The percentage is unusually high in Wayne because the small city has two large Ford Motor Co. plants with a large amount of taxable machinery.

"Even if you replaced 90% of it, you're still talking about cutting $400,000," McCurley said. "For us to cut that much, you're talking police, fire, public safety."

Cities and townships have already seen their state aid whittled away in recent years.

Granholm and the Legislature agreed last December to cut personal property taxes for companies that expand or move their operations to Michigan from other states. The cut is expected to save businesses $600 million for the next five years.

DeVos and Granholm also differ over elimination of the Single Business Tax (SBT), which generates nearly $2 billion for the state.

DeVos recently said he favors replacing at least half of the $2 billion in lost revenue with a fairer business tax. Granholm says all the revenue should be replaced.

Chris DeWitt, Granholm's campaign spokesman, called DeVos' plan to eliminate personal property taxes irresponsible.

He said DeVos, former Amway president and heir to the family-owned company (now Alticor), would benefit personally from such a large business tax cut.

"He claims to be a successful businessman, yet he comes up with an idea of cutting all these taxes and has no clue whatsoever as to what the real impact would be," DeWitt said.

DeVos backed a petition drive earlier this year by Oakland County Executive L. Brooks Patterson to eliminate the SBT by the end of 2007, instead of 2010, when it was scheduled to expire.

Patterson said Wednesday he supports DeVos' effort to cut taxes, but said the personal property tax could not be eliminated.

"There are some communities where it makes up 40% to 50% of their budget," he said.

Both candidates face accusations

Michigan Democrats Wednesday accused DeVos of lying when he claimed that no products made by Amway/Alticor in China are shipped back to the United States.

At a Lansing news conference, party Chairman Mark Brewer displayed a package of tissues with the Amway logo and an inscription that indicated they were made in China.

Rob Zeiger, a spokesman for Amway's parent company Alticor, called the allegation laughable. The tissues appear to have been manufactured between 1989 and 1992, Zeiger said, before Amway/Alticor had a facility in China.

He said no Amway brand products have been sold in the United States since 2001, and that none of the company's products manufactured in China are sold in the United States.
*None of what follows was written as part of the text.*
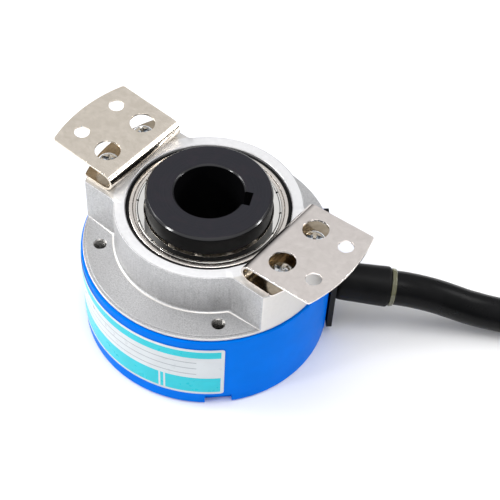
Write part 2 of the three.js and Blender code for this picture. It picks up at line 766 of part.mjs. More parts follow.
/** The outer shape of the coil: two turns on the floor and one in the valley between them. */
function coilEnvelope(grow) {
  const outer = TURN_R + 2 * CABLE_R + grow;
  const inner = TURN_R - 2 * CABLE_R - grow;
  const shoulder = CABLE_R * 1.1;
  const bottom = FIT_GAP - grow;
  const layer = LOWER_LAYER_TOP + grow;
  const top = CABLE_R * (2 + Math.sqrt(3)) + TURN_LOOSENESS + HUMP_HEIGHT + grow;
  return turned([
    [inner, bottom],
    [outer, bottom],
    [outer, layer],
    [TURN_R + shoulder, layer],
    [TURN_R + shoulder, top],
    [TURN_R - shoulder, top],
    [TURN_R - shoulder, layer],
    [inner, layer],
  ]).translate(coilCentre.x, coilCentre.y, 0);
}

/** Moves a geometry to the connector's place on the coil, its x axis pointing back along it. */
function onCoil(geometry) {
  const [x, y] = polar(TURN_R, CONNECTOR.angle);
  return geometry
    .translate(-CONNECTOR.past, 0, 0)
    .rotateZ(radians(CONNECTOR.angle + 90))
    .translate(coilCentre.x + x, coilCentre.y + y, 0);
}

/** The lead to the coil, the coil, and the connector lying on the coil's two lower turns. */
function cable() {
  const { length, width, height, corner } = CONNECTOR;
  const points = LEAD_ROUTE.map((point) => new THREE.Vector3(...point));
  const path = new THREE.CatmullRomCurve3(points, false, 'centripetal');
  const lead = cut(tube(path, CABLE_R, 22, 10), coilEnvelope(FACE_GAP));
  const clearHalf = length / 2 + 1;
  const clearance = onCoil(box(-clearHalf, clearHalf, -width, width, LOWER_LAYER_TOP, 40));
  const bottom = LOWER_LAYER_TOP + FACE_GAP;
  const outline = roundedRectangle(-length / 2, length / 2, -width / 2, width / 2, corner);
  const housing = onCoil(raised(outline, bottom, bottom + height, 3));
  return [
    part('cable_lead', lead, 0x151617, 0.55, 0),
    part('cable_coil', cut(coilEnvelope(0), clearance), 0x151617, 0.55, 0),
    part('cable_connector', housing, 0xdcdad2, 0.45, 0),
  ];
}

// ---- Assembly -----------------------------------------------------------------------------------

const encoder = new THREE.Group();
encoder.add(
  part('rear_cover', rearCover(), 0x0068e6, 0.35, 0),
  part('body_casting', bodyCasting(), 0xc3c5c7, 0.5, 0.8),
  sideLabel(),
  ...coverScrews(),
  bearingRings('front').outer,
  bearingRings('rear').outer,
  frontShield(),
  sealRing(),
  retainingRing(),
  part('main_board', mainBoard(), 0x1f6b3a, 0.5, 0),
  ...boardStandoffs(),
  ...boardScrews(),
  opticalParts(),
  ...boardParts(),
  ballCage('front'),
  ballCage('rear'),
  shaftAssembly(),
  leafSpring('right'),
  leafSpring('left'),
  ...springScrews(),
  glandPlate(),
  cableBoot(),
  bootEndRing(),
  ...cable(),
);

export default encoder;
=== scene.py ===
"""Hollow-shaft rotary encoder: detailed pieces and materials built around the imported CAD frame.

Lengths are in millimetres and angles in degrees, as in the CAD part, and become metres when a mesh is made.
+Z runs along the shaft, and the two leaf springs lie along X.
"""

import math

import bmesh
import bpy
from mathutils import Matrix, Vector


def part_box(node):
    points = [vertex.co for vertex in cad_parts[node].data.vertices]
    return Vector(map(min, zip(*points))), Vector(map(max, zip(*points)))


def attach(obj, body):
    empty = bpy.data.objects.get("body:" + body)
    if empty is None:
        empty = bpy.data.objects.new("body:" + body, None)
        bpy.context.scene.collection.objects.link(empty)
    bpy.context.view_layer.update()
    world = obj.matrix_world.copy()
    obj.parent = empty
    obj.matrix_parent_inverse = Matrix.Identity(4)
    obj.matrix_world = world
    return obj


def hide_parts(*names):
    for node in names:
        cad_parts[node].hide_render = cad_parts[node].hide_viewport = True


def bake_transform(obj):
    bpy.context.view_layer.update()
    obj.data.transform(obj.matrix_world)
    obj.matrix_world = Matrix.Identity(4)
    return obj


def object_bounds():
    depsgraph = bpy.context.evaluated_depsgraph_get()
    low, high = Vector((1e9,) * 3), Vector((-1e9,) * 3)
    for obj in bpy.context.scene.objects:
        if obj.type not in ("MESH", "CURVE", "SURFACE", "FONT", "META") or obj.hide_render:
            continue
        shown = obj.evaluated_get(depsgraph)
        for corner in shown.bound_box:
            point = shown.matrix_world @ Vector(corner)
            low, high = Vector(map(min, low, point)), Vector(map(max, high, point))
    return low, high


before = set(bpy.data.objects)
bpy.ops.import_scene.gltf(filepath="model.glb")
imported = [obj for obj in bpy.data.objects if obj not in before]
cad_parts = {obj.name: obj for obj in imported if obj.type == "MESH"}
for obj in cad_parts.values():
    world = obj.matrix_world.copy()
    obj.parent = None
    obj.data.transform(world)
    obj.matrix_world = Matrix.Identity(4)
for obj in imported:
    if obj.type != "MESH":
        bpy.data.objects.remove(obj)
cad_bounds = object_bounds()

MM = 0.001


def low(node):
    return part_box(node)[0] / MM


def high(node):
    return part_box(node)[1] / MM


# ---- Driving dimensions --------------------------------------------------------------------------

TURNED_SIDES = 224
UPRIGHT = Matrix(((0, 0, 1, 0), (1, 0, 0, 0), (0, 1, 0, 0), (0, 0, 0, 1)))  # sends X to Y, Y to Z, Z to X

CASE_R = high("rear_cover").x
CASE_TOP = high("rear_cover").z
CASE_FLOOR = 2
CASE_WALL = 2.6
SHAFT_OPENING_R = 11.2
RIM_NOTCH = {"angle": -45, "depth": 1.6, "half_width": 3.2, "height": 3}
COVER_SCREW_SEAT = {"hole_r": 1.6, "head_r": 2.7, "depth": 1.25}

FLANGE_R = 29.5
FLANGE_TOP = 25.2
FLANGE_UNDERSIDE = 21.6
LIP_THICK = 0.9
BOSS_R = 21.9
BOSS_TOP = high("body_casting").z
BOSS_FOOT = low("inner_spacer").z
ARM_HALF_WIDTH = 13.4
ARM_R = high("body_casting").x
ARM_FILLET = 1.6
SEAT_R = high("front_outer_ring").x
GROOVE_R = high("front_seal_ring").x + 0.05
GROOVE_DEPTH = 1.6
FLANGE_HOLE = {"circle": 25.4, "r": 1.3, "mouth": 1.55}
FLANGE_HOLE_ANGLES = (45, 135, 225, 315)
POST_CIRCLE = 24.6
POST_ANGLES = (100, 220, 340)

BORE_R = 8
COLLAR_R = high("hollow_shaft").x
COLLAR_TOP = high("hollow_shaft").z
KEY_WIDTH = 4
KEY_FLOOR_R = 9.85
KEY_ANGLE = 25
BEARING_WIDTH = 7

SHEET = 0.5
SPRING_HALF_WIDTH = high("right_spring_tab").y
SPRING_BOTTOM = low("right_spring_base").z
SPRING_TOP = high("right_spring_base").z
FOLD_R = (SPRING_TOP - SPRING_BOTTOM) / 2
FOLD_X = low("right_spring_base").x + FOLD_R
LOWER_LEAF_R = 30
UPPER_LEAF_R = 39.1
LEAF_TILT = 4
SCREW_X = 25.5
SCREW_Y = 6
ACCESS_HOLE = {"x": 25.75, "r": 3}
MOUNT_HOLE = {"x": 34, "y": 5.9, "r": 1.8}
SCREW_HOLE_R = 1.7

PLATE = {"angle": 43, "outer": 30.15, "thick": 1.3, "half_width": 10.6, "bottom": 2, "top": 22.5}
CABLE_R = 4.25
OUTLET_R = 4.2
EXIT = {"side": -3.8, "z": 12.4, "heading": 34, "slope": -4}
BOOT = {"root": 4.65, "end": 5.0, "length": 14.1}
END_RING = {"r": 4.7, "length": 1.0, "gap": 0.3}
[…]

Also Wednesday, Republican Party Chairman Saul Anuzis said Granholm, former legal counsel to Wayne County government, played a key role in the shoddy response to allegations of abuse at the county's juvenile detention facilities in the early 1990s.

Anuzis said Granholm assured action would be taken during a federal investigation of the detention center in 1994. But the problems continued, while Granholm moved on to state government, he said.

DeWitt said the charge is a "new low" for state Republicans and that the county took action to correct long-standing problems at the facilities.